Pourtant, comme Wesley Snipes, Steven Seagal débarque lui aussi en 2010 sur grand écran dans un film dans lequel on ne l’attendait pas forcément. Ce film c’est Machete, le nouveau Robert Rodriguez. Le réalisateur de Une nuit en enfer et The Faculty transforme là en long-métrage la fausse bande-annonce qu’il avait réalisé il y a quelques années pour Grindhouse, la version double sortie aux États-Unis du diptyque Planète Terreur / Boulevard de la mort. Le héros de cette série B sanglante qui s’annonce savoureuse a beau être l’acteur fétiche de Rodriguez, Danny Trejo, le plus étrange membre de la distribution du film, au côté de Robert De Niro, Jessica Alba et Lindsay Lohan, est à n’en pas douter l’ancien champion d’aïkido qu’est Steven Seagal.
Seagal, qui s’est évertué à incarner les héros en tous genres depuis ses débuts d’acteur à la trentaine passée, semble parti pour prêter ses traits dans Machete au premier méchant de sa carrière, alors qu’on ne l’avait plus vu sur grand écran depuis Mission Alcatraz au printemps 2003 (vous allez rire, j’étais allé le voir…). Saura-t-il nous surprendre comme Van Damme et Snipes nous ont surpris dans JCVD et L’élite de Brooklyn ?
Bien sûr il est impossible de parler du retour des gros bras des années 90 sans évoquer The Expendables de Sylvester Stallone. Ce dernier a voulu engager toutes les anciennes gloires du cinéma d’action, ses anciens concurrents au box-office, en plus de quelques petits « jeunes », pour peupler sa nouvelle réalisation. Toutes les ex stars du genre se sont vus appelées par Sly, qui leur a proposé un rôle dans son film, au premier rang desquels Van Damme qui a ouvertement refusé d’y prendre part faute d’un rôle suffisamment écrit (étrange tout de même de la part d’un acteur qui peine à transformer l’essai deux ans après JCVD, se cantonnant pour le moment à ce qu’il fait depuis des années).
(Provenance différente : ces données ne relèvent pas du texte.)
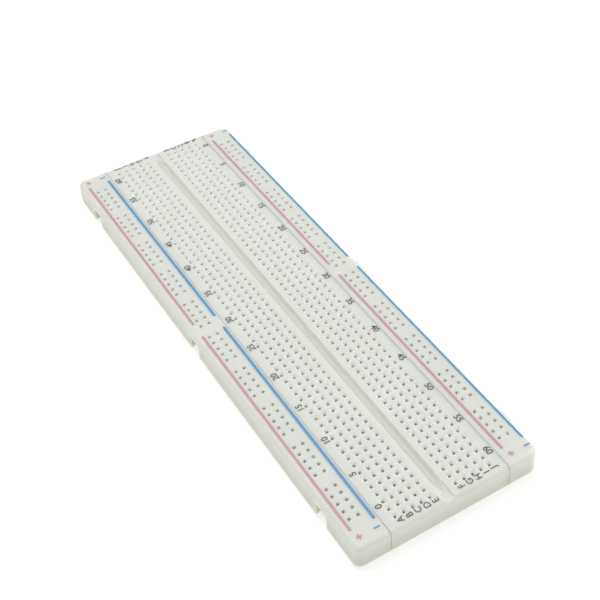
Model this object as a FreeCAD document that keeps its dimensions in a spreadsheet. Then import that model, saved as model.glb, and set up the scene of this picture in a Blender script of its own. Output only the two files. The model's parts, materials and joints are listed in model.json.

Faute d’avoir pu engager Van Damme ou Seagal, l’attraction du casting de The Expendables se nomme Dolph Lundgren. Le géant suédois, célèbre pour être la plus grosse tête des stars du cinéma d’action (il est diplômé en ingénierie chimique), a été éloigné d’une sortie en salles depuis encore plus longtemps que ses collègues. Il semble qu’aucun de ses films n’ait trouvé le chemin des salles obscures aux États-Unis depuis le milieu des années 90, ce qui en dit long sur l’état de sa carrière. On trouvera à ses côtés, dans une courte apparition, Arnold Schwarzenegger et Bruce Willis, et dans des rôles plus conséquents, Jason Statham, Jet Li et Mickey Rourke.
En 2010, revoir tous ces gros bras sur grand écran a beau être étrange et quelque peu anecdotique, une part de ceux qui ont grandi avec ces mecs s’en réjouit un peu. Mais je me demande quand même quand quelqu’un ramènera Chuck Norris sur un plateau de cinéma, autrement que pour un cameo comique avec Ben Stiller. Les réalisateurs craignent peut-être que Chuck mette les pieds où il veut… et tout le monde sait bien que c’est souvent dans la gueule.